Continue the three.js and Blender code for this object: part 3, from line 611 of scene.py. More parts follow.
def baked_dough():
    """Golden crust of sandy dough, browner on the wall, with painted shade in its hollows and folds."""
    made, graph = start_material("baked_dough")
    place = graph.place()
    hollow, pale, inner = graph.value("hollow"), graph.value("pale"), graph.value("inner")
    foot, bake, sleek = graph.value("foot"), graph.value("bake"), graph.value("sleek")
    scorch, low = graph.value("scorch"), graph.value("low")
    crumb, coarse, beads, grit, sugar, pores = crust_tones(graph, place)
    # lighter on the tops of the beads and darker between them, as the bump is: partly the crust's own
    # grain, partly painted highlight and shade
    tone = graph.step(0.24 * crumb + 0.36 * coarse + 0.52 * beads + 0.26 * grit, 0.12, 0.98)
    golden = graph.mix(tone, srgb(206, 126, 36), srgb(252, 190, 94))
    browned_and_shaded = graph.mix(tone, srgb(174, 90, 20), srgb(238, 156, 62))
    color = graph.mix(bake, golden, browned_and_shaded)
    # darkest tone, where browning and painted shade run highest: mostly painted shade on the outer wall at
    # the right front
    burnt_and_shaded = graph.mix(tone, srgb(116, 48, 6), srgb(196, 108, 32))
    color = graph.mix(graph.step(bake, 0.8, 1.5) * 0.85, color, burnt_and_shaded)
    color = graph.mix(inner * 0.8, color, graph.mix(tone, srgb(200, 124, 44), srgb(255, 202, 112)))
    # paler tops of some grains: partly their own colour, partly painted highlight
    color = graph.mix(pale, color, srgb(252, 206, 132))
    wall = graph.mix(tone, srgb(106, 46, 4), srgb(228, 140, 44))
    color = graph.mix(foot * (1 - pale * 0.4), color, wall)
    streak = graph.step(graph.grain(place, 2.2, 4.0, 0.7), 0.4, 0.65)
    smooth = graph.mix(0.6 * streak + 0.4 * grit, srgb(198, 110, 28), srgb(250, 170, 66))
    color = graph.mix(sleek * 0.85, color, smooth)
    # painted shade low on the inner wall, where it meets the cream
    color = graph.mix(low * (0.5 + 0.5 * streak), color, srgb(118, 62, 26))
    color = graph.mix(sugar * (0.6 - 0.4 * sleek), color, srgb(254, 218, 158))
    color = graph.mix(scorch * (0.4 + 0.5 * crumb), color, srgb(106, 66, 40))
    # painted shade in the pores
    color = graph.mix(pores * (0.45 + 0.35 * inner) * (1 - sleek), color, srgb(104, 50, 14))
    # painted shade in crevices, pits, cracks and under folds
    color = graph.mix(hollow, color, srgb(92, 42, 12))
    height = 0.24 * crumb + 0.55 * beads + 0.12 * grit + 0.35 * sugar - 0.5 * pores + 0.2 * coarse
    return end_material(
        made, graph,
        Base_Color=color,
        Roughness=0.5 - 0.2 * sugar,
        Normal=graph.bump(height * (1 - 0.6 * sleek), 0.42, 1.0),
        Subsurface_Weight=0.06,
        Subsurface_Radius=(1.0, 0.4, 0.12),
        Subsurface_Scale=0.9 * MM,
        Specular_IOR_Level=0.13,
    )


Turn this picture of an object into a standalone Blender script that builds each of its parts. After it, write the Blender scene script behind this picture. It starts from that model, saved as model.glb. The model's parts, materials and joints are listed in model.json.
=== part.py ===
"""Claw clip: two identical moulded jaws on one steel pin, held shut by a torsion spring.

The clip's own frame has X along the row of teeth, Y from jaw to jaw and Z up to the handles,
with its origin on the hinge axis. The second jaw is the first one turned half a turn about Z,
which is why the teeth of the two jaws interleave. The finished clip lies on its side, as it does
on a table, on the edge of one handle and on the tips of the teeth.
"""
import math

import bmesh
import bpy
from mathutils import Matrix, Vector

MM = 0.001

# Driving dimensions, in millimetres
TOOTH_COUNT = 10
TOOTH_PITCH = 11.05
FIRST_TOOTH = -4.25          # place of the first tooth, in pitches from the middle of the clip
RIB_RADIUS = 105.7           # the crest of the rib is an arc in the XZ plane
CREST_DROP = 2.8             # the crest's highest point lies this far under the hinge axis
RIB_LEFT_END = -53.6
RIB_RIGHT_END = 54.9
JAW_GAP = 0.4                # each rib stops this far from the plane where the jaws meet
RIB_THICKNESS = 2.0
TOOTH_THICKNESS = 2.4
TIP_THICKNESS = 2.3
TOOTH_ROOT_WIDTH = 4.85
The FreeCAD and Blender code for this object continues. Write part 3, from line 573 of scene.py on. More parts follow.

-.-.-

_Given exercise_
Return each entry from above without altering a single character.

_Output_
Continue the three.js and Blender code for this object: part 3, from line 611 of scene.py. More parts follow.
def baked_dough():
    """Golden crust of sandy dough, browner on the wall, with painted shade in its hollows and folds."""
    made, graph = start_material("baked_dough")
    place = graph.place()
    hollow, pale, inner = graph.value("hollow"), graph.value("pale"), graph.value("inner")
    foot, bake, sleek = graph.value("foot"), graph.value("bake"), graph.value("sleek")
    scorch, low = graph.value("scorch"), graph.value("low")
    crumb, coarse, beads, grit, sugar, pores = crust_tones(graph, place)
    # lighter on the tops of the beads and darker between them, as the bump is: partly the crust's own
    # grain, partly painted highlight and shade
    tone = graph.step(0.24 * crumb + 0.36 * coarse + 0.52 * beads + 0.26 * grit, 0.12, 0.98)
    golden = graph.mix(tone, srgb(206, 126, 36), srgb(252, 190, 94))
    browned_and_shaded = graph.mix(tone, srgb(174, 90, 20), srgb(238, 156, 62))
    color = graph.mix(bake, golden, browned_and_shaded)
    # darkest tone, where browning and painted shade run highest: mostly painted shade on the outer wall at
    # the right front
    burnt_and_shaded = graph.mix(tone, srgb(116, 48, 6), srgb(196, 108, 32))
    color = graph.mix(graph.step(bake, 0.8, 1.5) * 0.85, color, burnt_and_shaded)
    color = graph.mix(inner * 0.8, color, graph.mix(tone, srgb(200, 124, 44), srgb(255, 202, 112)))
    # paler tops of some grains: partly their own colour, partly painted highlight
    color = graph.mix(pale, color, srgb(252, 206, 132))
    wall = graph.mix(tone, srgb(106, 46, 4), srgb(228, 140, 44))
    color = graph.mix(foot * (1 - pale * 0.4), color, wall)
    streak = graph.step(graph.grain(place, 2.2, 4.0, 0.7), 0.4, 0.65)
    smooth = graph.mix(0.6 * streak + 0.4 * grit, srgb(198, 110, 28), srgb(250, 170, 66))
    color = graph.mix(sleek * 0.85, color, smooth)
    # painted shade low on the inner wall, where it meets the cream
    color = graph.mix(low * (0.5 + 0.5 * streak), color, srgb(118, 62, 26))
    color = graph.mix(sugar * (0.6 - 0.4 * sleek), color, srgb(254, 218, 158))
    color = graph.mix(scorch * (0.4 + 0.5 * crumb), color, srgb(106, 66, 40))
    # painted shade in the pores
    color = graph.mix(pores * (0.45 + 0.35 * inner) * (1 - sleek), color, srgb(104, 50, 14))
    # painted shade in crevices, pits, cracks and under folds
    color = graph.mix(hollow, color, srgb(92, 42, 12))
    height = 0.24 * crumb + 0.55 * beads + 0.12 * grit + 0.35 * sugar - 0.5 * pores + 0.2 * coarse
    return end_material(
        made, graph,
        Base_Color=color,
        Roughness=0.5 - 0.2 * sugar,
        Normal=graph.bump(height * (1 - 0.6 * sleek), 0.42, 1.0),
        Subsurface_Weight=0.06,
        Subsurface_Radius=(1.0, 0.4, 0.12),
        Subsurface_Scale=0.9 * MM,
        Specular_IOR_Level=0.13,
    )


Turn this picture of an object into a standalone Blender script that builds each of its parts. After it, write the Blender scene script behind this picture. It starts from that model, saved as model.glb. The model's parts, materials and joints are listed in model.json.
=== part.py ===
"""Claw clip: two identical moulded jaws on one steel pin, held shut by a torsion spring.

The clip's own frame has X along the row of teeth, Y from jaw to jaw and Z up to the handles,
with its origin on the hinge axis. The second jaw is the first one turned half a turn about Z,
which is why the teeth of the two jaws interleave. The finished clip lies on its side, as it does
on a table, on the edge of one handle and on the tips of the teeth.
"""
import math

import bmesh
import bpy
from mathutils import Matrix, Vector

MM = 0.001

# Driving dimensions, in millimetres
TOOTH_COUNT = 10
TOOTH_PITCH = 11.05
FIRST_TOOTH = -4.25          # place of the first tooth, in pitches from the middle of the clip
RIB_RADIUS = 105.7           # the crest of the rib is an arc in the XZ plane
CREST_DROP = 2.8             # the crest's highest point lies this far under the hinge axis
RIB_LEFT_END = -53.6
RIB_RIGHT_END = 54.9
JAW_GAP = 0.4                # each rib stops this far from the plane where the jaws meet
RIB_THICKNESS = 2.0
TOOTH_THICKNESS = 2.4
TIP_THICKNESS = 2.3
TOOTH_ROOT_WIDTH = 4.85
The FreeCAD and Blender code for this object continues. Write part 3, from line 573 of scene.py on. More parts follow.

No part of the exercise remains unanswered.